Our alternative to the destabilising effects of neoliberalism is not a return to some kind of stasis. We want to “destabilise”, and ultimately overthrow, the oppressive and unequal power relations that still characterise much of social life for many people, including within the “nations” and “communities” that Dempsey valorises. The labour movement must make itself a “tribune of the oppressed”, seeking to fuse every struggle for rights and equality with the class struggle against economic exploitation.

The RMT has active equality committees and conferences, as well as robust policy on climate change, including the union’s offshore oil workers’ section backing the “Our Power” report, a plan for a worker-led transition into renewables. A recent AGM resolution committed the union to tackling the politics of Reform. Whilst Dempsey’s comments are consistent with those he has made in the past, he should at least make clear that he is expressing his personal view, not union policies.
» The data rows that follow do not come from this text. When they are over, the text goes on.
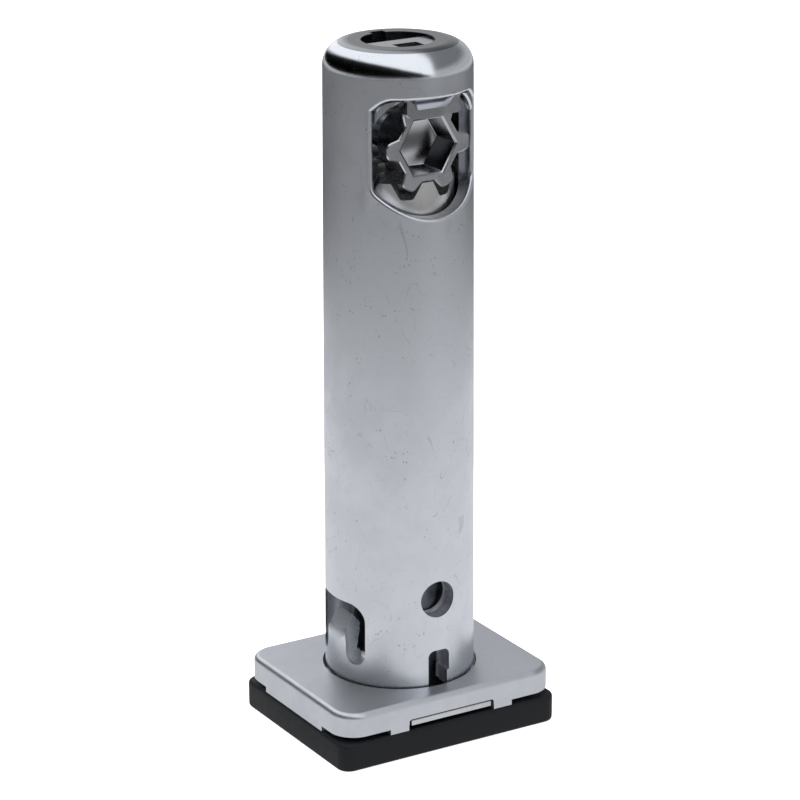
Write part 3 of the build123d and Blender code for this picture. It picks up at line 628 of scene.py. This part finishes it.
class Bench:
    """Shapes one piece at a time with edit operators. Sizes are in millimetres.

    Attributes:
        near: Slack for a place that is compared with a size.
        merge: Distance under which points are one.
        sliver: Length of the slivers that are closed up.
        hole_sides: Most sides of a pinhole that is closed.
        corner_steps: Steps in a rounded corner.
    """

    near = 0.01
    merge = 0.001
    sliver = 0.002
    hole_sides = 8
    corner_steps = 8

    def __init__(self, materials: dict[str, bpy.types.Material]) -> None:
        """Takes the finishes.

        Args:
            materials: Finish by slot name.
        """
        self.materials = materials
        self.piece: bpy.types.Object | None = None

    def clear(self) -> None:
        """Deselects every object."""
        bpy.ops.object.select_all(action="DESELECT")

    def take(self, piece: bpy.types.Object) -> None:
        """Selects one object alone and makes it active.

        Args:
            piece: The object.
        """
        self.clear()
        piece.select_set(True)
        bpy.context.view_layer.objects.active = piece

    def duplicate(self, piece: bpy.types.Object) -> bpy.types.Object:
        """Copies an object with its mesh.

        Args:
            piece: The object.

        Returns:
            The copy.
        """
        self.take(piece)
        bpy.ops.object.duplicate()
        return bpy.context.object

    def edit(self) -> None:
        """Opens the active object for editing."""
        bpy.ops.object.mode_set(mode="EDIT")

    def open(self, name: str) -> None:
        """Names the active object, puts its place into its mesh and opens it for editing.

        Args:
            name: Name of the piece.
        """
        self.piece = bpy.context.object
        self.piece.name = name
        self.piece.data.name = name
        bpy.ops.object.transform_apply(location=True, rotation=True, scale=True)
        self.edit()

    def pick(self, kind: Pick, test: Callable[[Vector, Vector], bool]) -> int:
        """Selects by place and direction.

        Args:
            kind: What is selected.
            test: Says yes for a place in millimetres and a normal, or an edge's run.

        Returns:
            How many were selected.
        """
        bpy.ops.mesh.select_mode(type=kind.value)
        bpy.ops.mesh.select_all(action="DESELECT")
        mesh = bmesh.from_edit_mesh(self.piece.data)
        count = 0
        if kind is Pick.FACES:
            found = [(face, face.calc_center_median(), face.normal) for face in mesh.faces]
        elif kind is Pick.EDGES:
            found = [(edge, (edge.verts[0].co + edge.verts[1].co) / 2, edge.verts[1].co - edge.verts[0].co)
                     for edge in mesh.edges]
        else:
            found = [(vert, vert.co, vert.normal) for vert in mesh.verts]
        for item, place, way in found:
            if test(place / MM, way):
                item.select_set(True)
                count += 1
        mesh.select_flush_mode()
        bmesh.update_edit_mesh(self.piece.data)
        return count

    def extrude(self, rise: float) -> None:
        """Extrudes the selection upwards.

        Args:
            rise: Height of the step.
        """
        bpy.ops.mesh.extrude_region_move(TRANSFORM_OT_translate={"value": (0.0, 0.0, rise * MM)})

    def bevel(self, width: float, segments: int) -> None:
        """Bevels the selected edges.

        Args:
            width: Width of the bevel.
            segments: Steps in it.
        """
        bpy.ops.mesh.bevel(offset=width * MM, segments=segments, profile=0.5, clamp_overlap=True)

    def turned(self, name: str, profile: Sequence[Pair], sides: int = 64,
               middle: Pair = (0.0, 0.0)) -> bpy.types.Object:
        """Makes a turned piece from a disc that is extruded and resized ring by ring.

        Args:
            name: Name of the piece.
            profile: (radius, height) of every ring, from the bottom.
            sides: Sides of the circle.
            middle: X and Y of its axis.

        Returns:
            The piece.
        """
        self.clear()
        radius, height = profile[0]
        centre = (middle[0] * MM, middle[1] * MM, 0.0)
        bpy.ops.mesh.primitive_circle_add(vertices=sides, radius=radius * MM, fill_type="NGON",
                                          location=(centre[0], centre[1], height * MM))
        self.open(name)
        self.pick(Pick.FACES, lambda place, way: True)
        for next_radius, next_height in profile[1:]:
            self.extrude(next_height - height)
            factor = next_radius / radius
            bpy.ops.transform.resize(value=(factor, factor, 1.0), center_override=centre)
            radius, height = next_radius, next_height
        self.tidy()
        return self.piece

    def slab(self, name: str, size: Pair, corner: float, low: float, high: float) -> bpy.types.Object:
        """Makes a slab with rounded corners from a plane that is bevelled and extruded.

        Args:
            name: Name of the piece.
            size: Size along X and Y.
            corner: Radius of its corners.
            low: Height of its underside.
            high: Height of its top.

        Returns:
            The piece.
        """
        self.clear()
        bpy.ops.mesh.primitive_plane_add(size=MM, location=(0.0, 0.0, low * MM))
        bpy.ops.transform.resize(value=(*size, 1.0))
        self.open(name)
        self.pick(Pick.VERTS, lambda place, way: True)
        bpy.ops.mesh.bevel(offset=corner * MM, segments=self.corner_steps, affect="VERTICES")
        self.pick(Pick.FACES, lambda place, way: True)
        self.extrude(high - low)
        self.tidy()
        return self.piece

    def tidy(self) -> None:
        """Merges doubles, turns the faces outwards and goes back to object mode."""
        bpy.ops.mesh.select_all(action="SELECT")
        bpy.ops.mesh.remove_doubles(threshold=self.merge * MM)
        bpy.ops.mesh.normals_make_consistent(inside=False)
        bpy.ops.object.mode_set(mode="OBJECT")

    def combine(self, piece: bpy.types.Object, tool: bpy.types.Object, operation: str) -> None:
        """Cuts a tool out of a piece or joins it on, then removes the tool.

        Args:
            piece: What stays.
            tool: What is used up.
            operation: DIFFERENCE or UNION.
        """
        self.take(piece)
        step = piece.modifiers.new("combine", "BOOLEAN")
        step.operation = operation
        step.solver = "EXACT"
        step.object = tool
        bpy.ops.object.modifier_apply(modifier=step.name)
        bpy.data.objects.remove(tool, do_unlink=True)

    def close(self, piece: bpy.types.Object) -> None:
        """Merges slivers and closes pinholes left by the cuts.

        Args:
            piece: The piece.
        """
        self.piece = piece
        self.take(piece)
        self.edit()
        bpy.ops.mesh.select_all(action="SELECT")
        bpy.ops.mesh.dissolve_degenerate(threshold=self.sliver * MM)
        bpy.ops.mesh.fill_holes(sides=self.hole_sides)
        self.tidy()

    def hand_over(self, piece: bpy.types.Object, node: str, body: str, slot: str,
                  angle: float = 32.0) -> None:
        """Smooths a piece, dresses it, hides the node that it replaces and hangs it on its body.

        Args:
            piece: The piece.
            node: Node that it replaces.
            body: Body that it rides on.
            slot: Its material slot.
            angle: Largest angle in degrees that is shaded smooth.
        """
        self.take(piece)
        bpy.ops.object.shade_smooth_by_angle(angle=math.radians(angle))
        piece.data.materials.clear()
        piece.data.materials.append(self.materials[slot])
        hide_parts(node)
        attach(piece, body)
        LOG.info("modelled %s: %d faces", piece.name, len(piece.data.polygons))


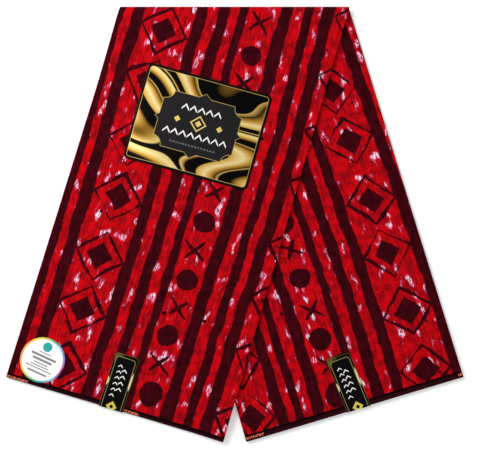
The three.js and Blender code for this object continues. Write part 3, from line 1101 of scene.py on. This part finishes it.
class WAXPRINT_OT_stage(bpy.types.Operator):
    """Makes the floor, the lights and the camera"""

    bl_idname = "wax_print.stage"
    bl_label = "Stage"

    def execute(self, context):
        scene = context.scene
        stage = scene.wax_stage
        bm = bmesh.new()
        bmesh.ops.create_grid(bm, x_segments=1, y_segments=1, size=FLOOR_HALF)
        floor = new_piece("floor", bm, floor_material())
        world = bpy.data.worlds.new("even sky")
        world.use_nodes = True
        sky = world.node_tree.nodes["Background"]
        sky.inputs["Strength"].default_value = stage.sky
        sky.inputs["Color"].default_value = colour("#FFFFFF")
        scene.world = world
        key_light = bpy.data.lights.new("key light", "AREA")
        key_light.energy = stage.key
        key_light.size = LAMP["size"]
        lamp = bpy.data.objects.new("key light", key_light)
        lamp.location = LAMP["place"]
        lamp.rotation_euler = (-Vector(LAMP["place"])).to_track_quat("-Z", "Y").to_euler()
        scene.collection.objects.link(lamp)
        camera_data = bpy.data.cameras.new("camera")
        camera_data.lens = stage.lens
        camera_data.sensor_width = SENSOR_MM
        camera = bpy.data.objects.new("camera", camera_data)
        camera.rotation_euler = (stage.tilt, 0.0, 0.0)
        back = Vector((0.0, -math.sin(stage.tilt), math.cos(stage.tilt)))
        camera.location = Vector(AIM) + back * stage.distance
        scene.collection.objects.link(camera)
        scene.camera = camera
        scene.view_settings.view_transform = "Standard"
        return {"FINISHED"}


class WAXPRINT_PT_panel(bpy.types.Panel):
    """Lists the steps that make the folded cloth"""

    bl_label = "Folded wax print"
    bl_space_type = "VIEW_3D"
    bl_region_type = "UI"
    bl_category = "Wax print"

    def draw(self, context):
        for operator in OPERATORS:
            self.layout.operator(operator.bl_idname)


OPERATORS = (
    WAXPRINT_OT_cloth,
    WAXPRINT_OT_label,
    WAXPRINT_OT_sticker,
    WAXPRINT_OT_tickets,
    WAXPRINT_OT_stage,
)
SETTINGS = {"wax_cloth": ClothSettings, "wax_cards": CardSettings, "wax_stage": StageSettings}
CLASSES = (*SETTINGS.values(), *OPERATORS, WAXPRINT_PT_panel)


def register():
    """Adds the settings, the operators and the panel."""
    for cls in CLASSES:
        bpy.utils.register_class(cls)
    for name, group in SETTINGS.items():
        setattr(bpy.types.Scene, name, bpy.props.PointerProperty(type=group))


def unregister():
    """Takes them away again."""
    for name in SETTINGS:
        delattr(bpy.types.Scene, name)
    for cls in reversed(CLASSES):
        bpy.utils.unregister_class(cls)


def main():
    """Makes the whole object."""
    register()
    bpy.ops.wax_print.cloth()
    bpy.ops.wax_print.label()
    bpy.ops.wax_print.sticker()
    bpy.ops.wax_print.tickets()
    bpy.ops.wax_print.stage()
    bpy.context.view_layer.update()


if __name__ == "__main__":
    main()
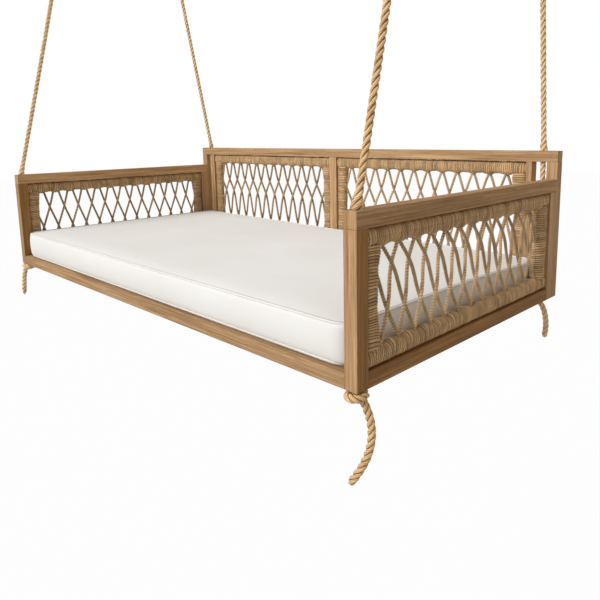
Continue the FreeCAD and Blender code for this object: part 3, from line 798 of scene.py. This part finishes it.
NODE_BULGE = 0.0062  # how far the winding swells where the lattice cords leave it
NODE_SPAN = 0.20  # in pitches
UPRIGHT_SWELL = {"arm_right": (0.0026, 0.0125)}  # at the low and the high end of a panel
PLAIN_SWELL = (0.0026, 0.0026)
UPRIGHT_FLARE = 0.0085  # how much further the uprights' winding reaches into the corners
UPRIGHT_FLARE_REACH = 0.055
UPRIGHT_TUCK = 0.004  # the uprights' winding runs this far under that of the long bars
UPRIGHT_LEAN = 0.6  # share of TURN_LEAN
LONG_LUMPS = 0.4  # share of the lumps that a long bar has
TURN_PROFILE = ((0.0, 0.0), (0.2, 0.78), (0.5, 1.0), (0.8, 0.78))  # shares of width and of height
TURN_SPREAD = 0.20  # share by which turns are wider or narrower
TURN_UNEVEN = 0.0003
TURNS_APART = 1000  # between the turns' numbers on one bar and on the next, so that tones differ
END_SHRINK = 0.25  # the ends of a bar are rounded over
END_ROUND = 0.012
END_STRAIGHT = 0.02  # the turns stop leaning this far from the ends
WAVERS = {  # unevenness: a factor for the seed, how fine it is, and its size
    "lean": (3.7, 16, 0.0035),
    "rough": (5.3, 60, 0.0011),
    "lumps": (9.1, 30, 0.0022),
    "slant": (2.9, 11, 1.0),
}
ROUND_SHARE = 0.12  # how much of that unevenness a turn meets on its way round
OVERRUN = 0.1  # a lattice cord is drawn this share past both bars, then cut
CORD_POINTS = 241
OUTSIDE = 3  # cords that start this many pitches outside still cross the opening
SHORTEST_CORD = 0.10  # share of the opening's height
FIRST_MARK = 10
FIRST_SEED = 11
SEEDS_APART = 10
NEXT_PHASE = 1.1  # angle by which a cord's strands start later than its neighbour's


def wavering(seed, points, scale):
    """Smooth values from -1 to 1 at (n, 2) places, the same on every run."""
    return np.array([noise.noise(Vector((x * scale, y * scale, seed))) for x, y in points])


class Panel:
    """One corded panel. along is the axis of its long bars: 0 for x, 1 for y.

    heads says how far from the opening's low end the first cord of each layer leaves the top bar,
    and falls how many pitches it shifts: the layer that falls to the low end, then the other.
    bend is how much of that shift comes early, so that the cords curve. front is 1 where the
    second layer passes in front at a cord's first crossing. finish is the cords' material.
    """

    def __init__(self, name, along, pitch, heads, falls, bend, front, finish):
        self.name = name
        self.kind = name.split("_")[0]
        self.along = along
        self.pitch = pitch
        self.falls = falls
        self.bend = bend
        self.front = front
        self.finish = finish
        low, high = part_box(f"wrap_{name}")
        self.low = low[along] - WINDING_PROUD
        self.high = high[along] + WINDING_PROUD
        self.bottom = low.z - WINDING_PROUD
        self.top = high.z + WINDING_PROUD
        self.width = BAR_WIDTH + WINDING_PROUD
        self.inner_low = self.low + self.width
        self.inner_high = self.high - self.width
        self.heads = [self.inner_low + head for head in heads]
        self.middle = (low[1 - along] + high[1 - along]) / 2
        self.thick = high[1 - along] - low[1 - along]

    def placed(self, along, across, up):
        """Points of the panel from its own coordinates."""
        pair = (along, self.middle + across) if self.along == 0 else (self.middle + across, along)
        return np.stack([*np.broadcast_arrays(*pair, up)], axis=-1)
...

At a time when the far right is on the rise, and the Labour government trips over itself to triangulate with it, we need a labour movement and a left that stands uncompromisingly for women’s rights, racial equality, LGBT+ rights, and disabled people’s rights, and insists that, far from being “middle-class preoccupations”, these are class-struggle issues. Faced with catastrophic climate change, the labour movement must fight for a worker-led transition to a sustainable future.

The left does need to reconnect with both the principles of universalism, and an emphasis on the centrality of class struggle. But we will not rebuild class power on the basis of a “working-class” identity politics that divides our class under the pretext of uniting it.